----- DATASET RECORDS -----
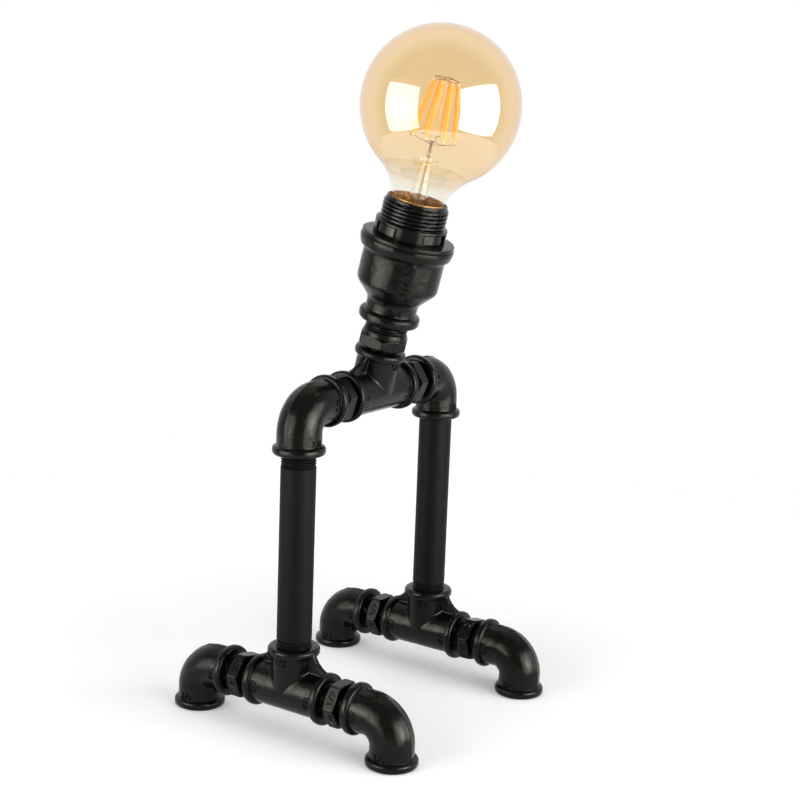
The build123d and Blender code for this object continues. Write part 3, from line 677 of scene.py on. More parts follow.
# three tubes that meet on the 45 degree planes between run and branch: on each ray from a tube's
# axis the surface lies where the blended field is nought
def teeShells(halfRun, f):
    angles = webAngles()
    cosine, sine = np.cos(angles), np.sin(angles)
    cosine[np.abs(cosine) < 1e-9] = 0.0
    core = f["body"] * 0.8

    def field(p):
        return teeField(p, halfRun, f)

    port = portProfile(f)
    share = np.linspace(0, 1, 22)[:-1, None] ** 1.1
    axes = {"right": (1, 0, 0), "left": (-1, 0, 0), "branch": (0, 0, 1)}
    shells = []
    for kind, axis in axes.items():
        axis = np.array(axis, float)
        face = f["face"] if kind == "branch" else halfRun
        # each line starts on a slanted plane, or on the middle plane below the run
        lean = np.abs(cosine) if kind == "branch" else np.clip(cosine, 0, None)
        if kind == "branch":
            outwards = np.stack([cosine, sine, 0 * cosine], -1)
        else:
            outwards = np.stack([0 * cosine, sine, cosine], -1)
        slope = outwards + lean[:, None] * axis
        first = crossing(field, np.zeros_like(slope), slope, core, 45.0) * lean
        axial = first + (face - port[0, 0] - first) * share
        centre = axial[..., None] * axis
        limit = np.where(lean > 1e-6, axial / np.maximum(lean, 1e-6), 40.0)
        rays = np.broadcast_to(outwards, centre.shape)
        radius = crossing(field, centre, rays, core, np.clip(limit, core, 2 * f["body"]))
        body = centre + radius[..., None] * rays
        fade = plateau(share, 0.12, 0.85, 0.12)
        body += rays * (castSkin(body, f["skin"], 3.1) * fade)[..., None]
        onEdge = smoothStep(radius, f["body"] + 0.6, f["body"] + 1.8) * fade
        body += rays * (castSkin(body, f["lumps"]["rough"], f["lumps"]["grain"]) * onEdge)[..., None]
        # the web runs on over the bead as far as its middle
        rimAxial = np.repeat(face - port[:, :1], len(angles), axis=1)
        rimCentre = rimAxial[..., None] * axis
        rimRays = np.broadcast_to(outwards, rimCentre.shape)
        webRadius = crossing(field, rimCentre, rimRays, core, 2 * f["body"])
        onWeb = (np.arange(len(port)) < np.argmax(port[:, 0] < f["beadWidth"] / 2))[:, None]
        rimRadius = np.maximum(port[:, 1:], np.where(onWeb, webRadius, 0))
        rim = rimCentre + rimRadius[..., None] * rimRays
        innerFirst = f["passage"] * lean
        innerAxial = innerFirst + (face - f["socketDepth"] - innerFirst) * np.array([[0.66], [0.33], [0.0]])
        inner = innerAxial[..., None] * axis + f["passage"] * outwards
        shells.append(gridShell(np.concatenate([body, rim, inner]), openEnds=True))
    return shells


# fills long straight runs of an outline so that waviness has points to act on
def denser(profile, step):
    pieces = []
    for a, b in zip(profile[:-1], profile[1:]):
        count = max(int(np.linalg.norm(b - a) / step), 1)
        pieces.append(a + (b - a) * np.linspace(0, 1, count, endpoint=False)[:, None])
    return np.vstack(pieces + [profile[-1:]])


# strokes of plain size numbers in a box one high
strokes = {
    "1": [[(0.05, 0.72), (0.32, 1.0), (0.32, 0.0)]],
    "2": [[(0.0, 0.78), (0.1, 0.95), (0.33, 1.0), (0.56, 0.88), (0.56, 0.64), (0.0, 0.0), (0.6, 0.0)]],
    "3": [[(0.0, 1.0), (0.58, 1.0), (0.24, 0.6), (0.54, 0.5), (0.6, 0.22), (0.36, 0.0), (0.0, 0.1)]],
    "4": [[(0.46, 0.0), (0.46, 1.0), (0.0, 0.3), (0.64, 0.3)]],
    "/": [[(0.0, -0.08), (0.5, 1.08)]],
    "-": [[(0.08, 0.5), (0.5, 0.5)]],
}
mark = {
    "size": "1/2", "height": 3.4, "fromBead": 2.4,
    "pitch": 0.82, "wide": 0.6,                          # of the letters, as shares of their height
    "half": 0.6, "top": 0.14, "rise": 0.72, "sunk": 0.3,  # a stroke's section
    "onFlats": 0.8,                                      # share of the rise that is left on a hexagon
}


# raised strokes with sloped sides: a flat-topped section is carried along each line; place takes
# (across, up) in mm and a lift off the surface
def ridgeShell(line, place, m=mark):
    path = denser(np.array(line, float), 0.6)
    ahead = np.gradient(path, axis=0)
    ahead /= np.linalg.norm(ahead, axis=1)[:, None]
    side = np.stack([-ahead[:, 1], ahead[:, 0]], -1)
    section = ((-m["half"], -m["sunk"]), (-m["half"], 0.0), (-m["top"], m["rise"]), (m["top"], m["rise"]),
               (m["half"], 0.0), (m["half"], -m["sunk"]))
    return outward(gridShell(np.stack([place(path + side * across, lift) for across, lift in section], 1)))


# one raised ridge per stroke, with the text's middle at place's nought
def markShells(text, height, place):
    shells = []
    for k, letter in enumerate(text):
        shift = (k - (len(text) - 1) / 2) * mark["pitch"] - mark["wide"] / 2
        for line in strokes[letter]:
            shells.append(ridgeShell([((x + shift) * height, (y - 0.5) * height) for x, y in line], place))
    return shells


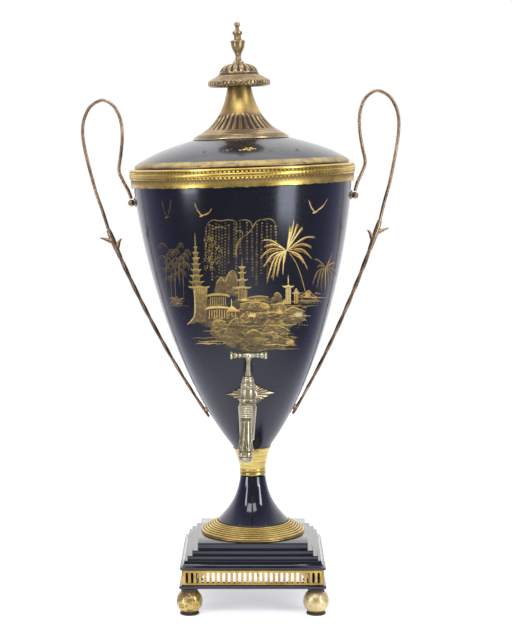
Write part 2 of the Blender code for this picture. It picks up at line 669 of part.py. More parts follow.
-----
• THE PROBLEM: Quote the material exactly, leaving nothing out.

• EXERCISE OUTPUT:
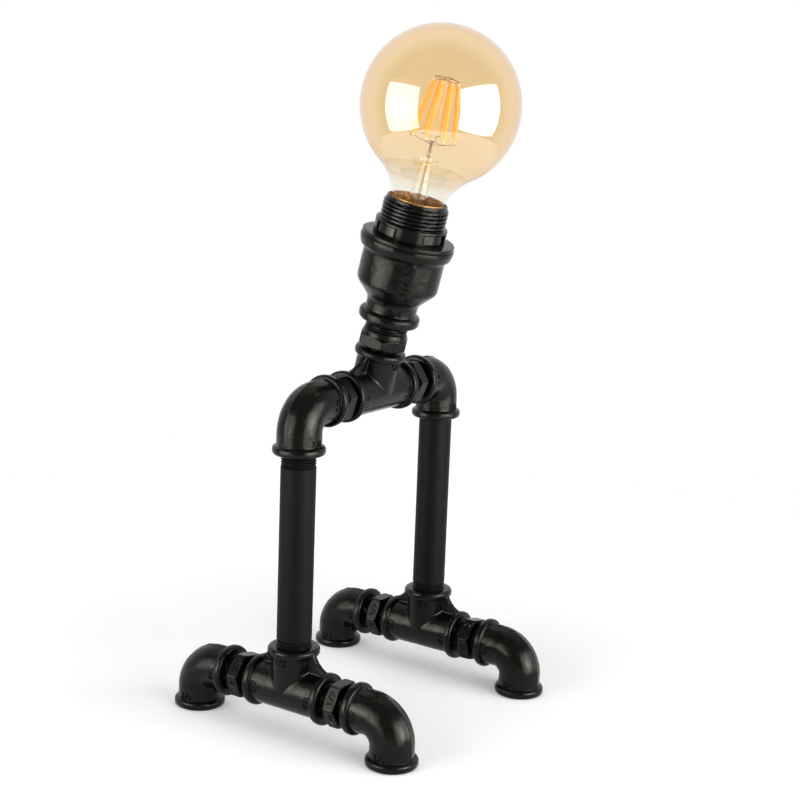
The build123d and Blender code for this object continues. Write part 3, from line 677 of scene.py on. More parts follow.
# three tubes that meet on the 45 degree planes between run and branch: on each ray from a tube's
# axis the surface lies where the blended field is nought
def teeShells(halfRun, f):
    angles = webAngles()
    cosine, sine = np.cos(angles), np.sin(angles)
    cosine[np.abs(cosine) < 1e-9] = 0.0
    core = f["body"] * 0.8

    def field(p):
        return teeField(p, halfRun, f)

    port = portProfile(f)
    share = np.linspace(0, 1, 22)[:-1, None] ** 1.1
    axes = {"right": (1, 0, 0), "left": (-1, 0, 0), "branch": (0, 0, 1)}
    shells = []
    for kind, axis in axes.items():
        axis = np.array(axis, float)
        face = f["face"] if kind == "branch" else halfRun
        # each line starts on a slanted plane, or on the middle plane below the run
        lean = np.abs(cosine) if kind == "branch" else np.clip(cosine, 0, None)
        if kind == "branch":
            outwards = np.stack([cosine, sine, 0 * cosine], -1)
        else:
            outwards = np.stack([0 * cosine, sine, cosine], -1)
        slope = outwards + lean[:, None] * axis
        first = crossing(field, np.zeros_like(slope), slope, core, 45.0) * lean
        axial = first + (face - port[0, 0] - first) * share
        centre = axial[..., None] * axis
        limit = np.where(lean > 1e-6, axial / np.maximum(lean, 1e-6), 40.0)
        rays = np.broadcast_to(outwards, centre.shape)
        radius = crossing(field, centre, rays, core, np.clip(limit, core, 2 * f["body"]))
        body = centre + radius[..., None] * rays
        fade = plateau(share, 0.12, 0.85, 0.12)
        body += rays * (castSkin(body, f["skin"], 3.1) * fade)[..., None]
        onEdge = smoothStep(radius, f["body"] + 0.6, f["body"] + 1.8) * fade
        body += rays * (castSkin(body, f["lumps"]["rough"], f["lumps"]["grain"]) * onEdge)[..., None]
        # the web runs on over the bead as far as its middle
        rimAxial = np.repeat(face - port[:, :1], len(angles), axis=1)
        rimCentre = rimAxial[..., None] * axis
        rimRays = np.broadcast_to(outwards, rimCentre.shape)
        webRadius = crossing(field, rimCentre, rimRays, core, 2 * f["body"])
        onWeb = (np.arange(len(port)) < np.argmax(port[:, 0] < f["beadWidth"] / 2))[:, None]
        rimRadius = np.maximum(port[:, 1:], np.where(onWeb, webRadius, 0))
        rim = rimCentre + rimRadius[..., None] * rimRays
        innerFirst = f["passage"] * lean
        innerAxial = innerFirst + (face - f["socketDepth"] - innerFirst) * np.array([[0.66], [0.33], [0.0]])
        inner = innerAxial[..., None] * axis + f["passage"] * outwards
        shells.append(gridShell(np.concatenate([body, rim, inner]), openEnds=True))
    return shells


# fills long straight runs of an outline so that waviness has points to act on
def denser(profile, step):
    pieces = []
    for a, b in zip(profile[:-1], profile[1:]):
        count = max(int(np.linalg.norm(b - a) / step), 1)
        pieces.append(a + (b - a) * np.linspace(0, 1, count, endpoint=False)[:, None])
    return np.vstack(pieces + [profile[-1:]])


# strokes of plain size numbers in a box one high
strokes = {
    "1": [[(0.05, 0.72), (0.32, 1.0), (0.32, 0.0)]],
    "2": [[(0.0, 0.78), (0.1, 0.95), (0.33, 1.0), (0.56, 0.88), (0.56, 0.64), (0.0, 0.0), (0.6, 0.0)]],
    "3": [[(0.0, 1.0), (0.58, 1.0), (0.24, 0.6), (0.54, 0.5), (0.6, 0.22), (0.36, 0.0), (0.0, 0.1)]],
    "4": [[(0.46, 0.0), (0.46, 1.0), (0.0, 0.3), (0.64, 0.3)]],
    "/": [[(0.0, -0.08), (0.5, 1.08)]],
    "-": [[(0.08, 0.5), (0.5, 0.5)]],
}
mark = {
    "size": "1/2", "height": 3.4, "fromBead": 2.4,
    "pitch": 0.82, "wide": 0.6,                          # of the letters, as shares of their height
    "half": 0.6, "top": 0.14, "rise": 0.72, "sunk": 0.3,  # a stroke's section
    "onFlats": 0.8,                                      # share of the rise that is left on a hexagon
}


# raised strokes with sloped sides: a flat-topped section is carried along each line; place takes
# (across, up) in mm and a lift off the surface
def ridgeShell(line, place, m=mark):
    path = denser(np.array(line, float), 0.6)
    ahead = np.gradient(path, axis=0)
    ahead /= np.linalg.norm(ahead, axis=1)[:, None]
    side = np.stack([-ahead[:, 1], ahead[:, 0]], -1)
    section = ((-m["half"], -m["sunk"]), (-m["half"], 0.0), (-m["top"], m["rise"]), (m["top"], m["rise"]),
               (m["half"], 0.0), (m["half"], -m["sunk"]))
    return outward(gridShell(np.stack([place(path + side * across, lift) for across, lift in section], 1)))


# one raised ridge per stroke, with the text's middle at place's nought
def markShells(text, height, place):
    shells = []
    for k, letter in enumerate(text):
        shift = (k - (len(text) - 1) / 2) * mark["pitch"] - mark["wide"] / 2
        for line in strokes[letter]:
            shells.append(ridgeShell([((x + shift) * height, (y - 0.5) * height) for x, y in line], place))
    return shells


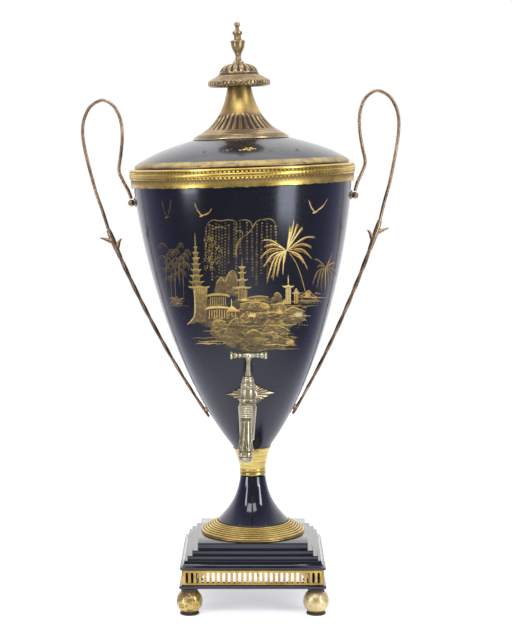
Write part 2 of the Blender code for this picture. It picks up at line 669 of part.py. More parts follow.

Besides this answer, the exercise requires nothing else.